February 26, 2008 |
2008-R-0120 | |
RISK-BASED PRICING | ||
By: Soncia Coleman, Associate Legislative Analyst |
You asked for a definition of “risk-based mortgage pricing.”
According to a number of banking and finance resources, risk-based mortgage pricing is the practice of pricing a mortgage loan based on the risk that the borrower will default. Historically, mortgage lenders physically collected documentation to consider loan-to-value ratios, collateral, credit history, and employment in making lending decisions. Borrowers who failed to meet the stringent underwriting requirements were denied credit. According to the trade publication Realty Times, the private mortgage marketplace started to use risk-based pricing in the mid-1990's, when Fannie Mae and Freddie Mac introduced risk assessment programs.
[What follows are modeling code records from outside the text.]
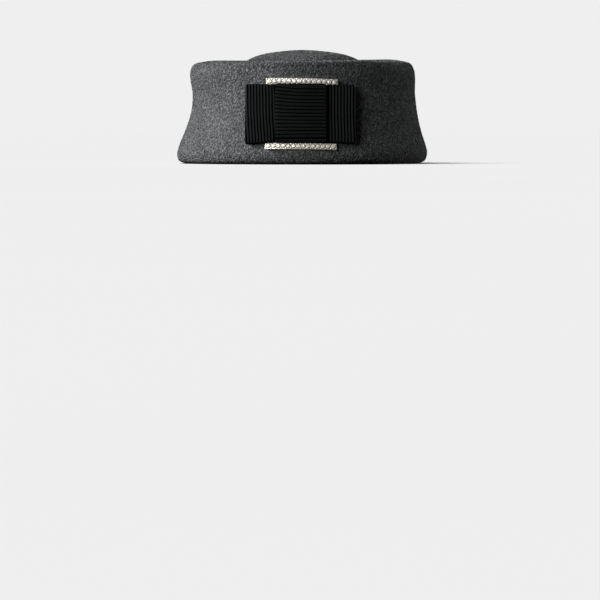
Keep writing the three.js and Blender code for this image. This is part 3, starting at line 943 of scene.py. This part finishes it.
def make_world(seen, light):
    """A pale backdrop for the camera, and a dim even light from all round for the hat."""
    world = bpy.data.worlds.new("studio")
    world.use_nodes = True
    tree = world.node_tree
    tree.nodes.clear()
    paths = tree.nodes.new("ShaderNodeLightPath")
    backdrop = tree.nodes.new("ShaderNodeBackground")
    backdrop.inputs["Color"].default_value = (seen, seen, seen, 1.0)
    room = tree.nodes.new("ShaderNodeBackground")
    room.inputs["Color"].default_value = (light, light, light, 1.0)
    both = tree.nodes.new("ShaderNodeMixShader")
    out = tree.nodes.new("ShaderNodeOutputWorld")
    tree.links.new(paths.outputs["Is Camera Ray"], both.inputs[0])
    tree.links.new(room.outputs[0], both.inputs[1])
    tree.links.new(backdrop.outputs[0], both.inputs[2])
    tree.links.new(both.outputs[0], out.inputs["Surface"])
    bpy.context.scene.world = world


def make_camera():
    """From behind, at the photograph's angle, with the hat at the photograph's place and size."""
    data = bpy.data.cameras.new("camera")
    data.sensor_width = SENSOR
    data.lens = SENSOR * CAMERA_AWAY / (PICTURE * PIXEL)
    data.clip_end = 200.0
    camera = bpy.data.objects.new("camera", data)
    sideways = (PICTURE / 2 - HAT_AXIS_PX) * PIXEL
    camera.location = (sideways, AXIS_FORWARD * MM - CAMERA_AWAY, CAMERA_UP)
    base_down = math.atan2(CAMERA_UP, CAMERA_AWAY)
    centre_down = base_down + math.atan2((PICTURE / 2 - BASE_PX) * PIXEL, CAMERA_AWAY)
    camera.rotation_euler = (math.pi / 2 - centre_down, 0.0, 0.0)
    bpy.context.scene.collection.objects.link(camera)
    bpy.context.scene.camera = camera


stage_floor = make_floor()
lit = {
    "floor_alone": lit_things("floor_alone", [stage_floor], "INCLUDE"),
    "not_floor": lit_things("not_floor", [stage_floor], "EXCLUDE"),
    "ribbons_alone": lit_things("ribbons_alone", [bow_ribbon, knot_ribbon], "INCLUDE"),
}
make_world(ROOM_SEEN, ROOM_LIGHT)
for name, azimuth, elevation, strength, softness, receivers in SUNS:
    add_sun(name, azimuth, elevation, strength, softness, lit[receivers])
make_camera()
bpy.context.scene.view_settings.view_transform = "Standard"
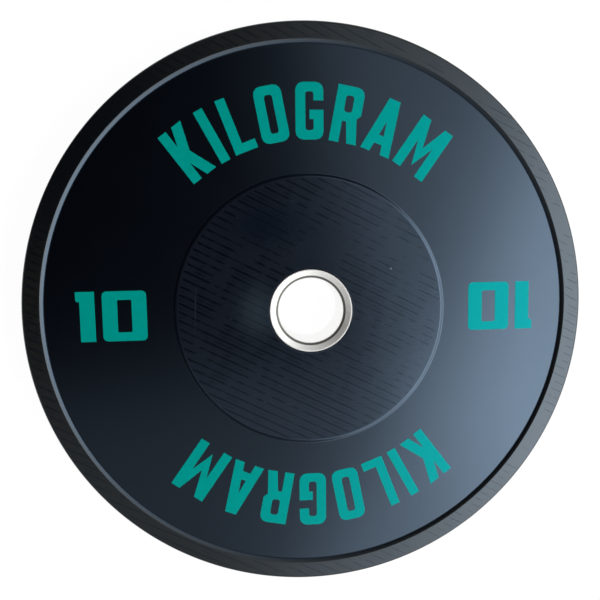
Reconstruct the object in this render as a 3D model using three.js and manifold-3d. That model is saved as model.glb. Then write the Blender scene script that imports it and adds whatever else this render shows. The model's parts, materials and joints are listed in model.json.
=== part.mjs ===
// Rubber bumper plate of 10 kg with a steel hub, lying flat on its lower rim face.
// The axis of the bore is +Z, and the origin is on that axis in the plane of the lower rim face.
// Both faces of the plate are alike. All lengths are in millimetres.
import * as THREE from 'three';
import { mergeVertices } from 'three/addons/utils/BufferGeometryUtils.js';
import Module from 'manifold-3d';

const wasm = await Module();
wasm.setup();

// Whole plate
const plateDiameter = 450;
const rimThickness = 50;

// Rim and recess of the rubber body
const rimCornerRadius = 2;
const rimFaceWidth = 13.7;
const recessDepth = 1.4;
const recessWallRun = 3;
const recessLipRadius = 1;
const recessRootRadius = 3;

// Raised hub disc of the rubber body
const hubDiscDiameter = 213;
const hubDiscRise = 1.1;
const hubDiscEdgeRun = 3;
const hubDiscLipRadius = 2;
const hubDiscRootRadius = 2;
const hubMouthChamfer = 1;

// Steel sleeve that lines the bore
const boreDiameter = 52;
const sleeveDiameter = 66.6;
const sleeveSetback = 0.4;
const sleeveLipWidth = 0.9;
const leadInDepth = 3.7;
const leadInNoseRadius = 2.5;
const shoulderDiameter = 76;
const shoulderThickness = 6;

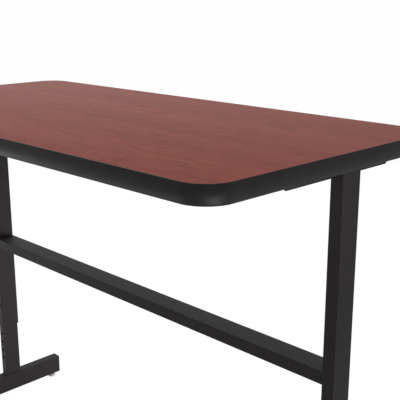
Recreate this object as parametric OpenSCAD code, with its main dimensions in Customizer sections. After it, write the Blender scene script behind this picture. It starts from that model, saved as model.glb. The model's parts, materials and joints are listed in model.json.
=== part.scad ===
// Height-adjustable desk on two telescoping legs joined by a crossbar.
// Millimetres. X runs along the desk, Y from front to back and Z up.
// The origin is on the floor under the middle of the top.

/* [Desk top] */
// Length of the laminated top, left to right
top_length = 1219.2; // [900:0.1:1600]
// Depth of the laminated top, front to back
top_depth = 609.6; // [520:0.1:900]
// Thickness of the whole top
top_thickness = 31.75; // [26:0.05:40]
// Radius of the top's corners, seen from above
corner_radius = 50.8; // [20:0.1:120]
// Thickness of the wood-grain sheet on the top
laminate_thickness = 1.2; // [0.6:0.1:2]
// Thickness of the plain sheet under the top
backer_thickness = 0.6; // [0.4:0.1:1.5]

/* [Edge band] */
// Width of the band's edge beside the laminate
band_edge = 1.0; // [0.5:0.1:2]
// How far the band's rounded face bulges past its edges
band_bulge = 3.0; // [1:0.1:5]
// Gap between the band and the side of the top
band_fit = 0.05; // [0.02:0.01:0.2]
// Thickness of the tongue that holds the band in its groove
tongue_thickness = 1.8; // [1.2:0.1:3]
// Depth of the tongue
tongue_depth = 9; // [6:0.5:14]
// Height of the barbs on the tongue
barb_height = 0.25; // [0.1:0.05:0.5]
// Gap between the tongue's barbs and the groove
groove_clearance = 0.1; // [0.05:0.05:0.3]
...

With the advent of these tools, lenders could take a more nuanced approach to assessing credit. Instead of denying prospective borrowers with poor credit, the automated tools allow lenders to instead determine the proper amount to charge in order to reduce risk. It should be noted that some experts indicate that the interest rates and fees charged in subprime loans are in excess of the costs attributable to the risk. A report on the subject produced by the Fannie Mae Foundation, entitled “Risk Based Mortgage Pricing: Present and Future Research,” is included for your use.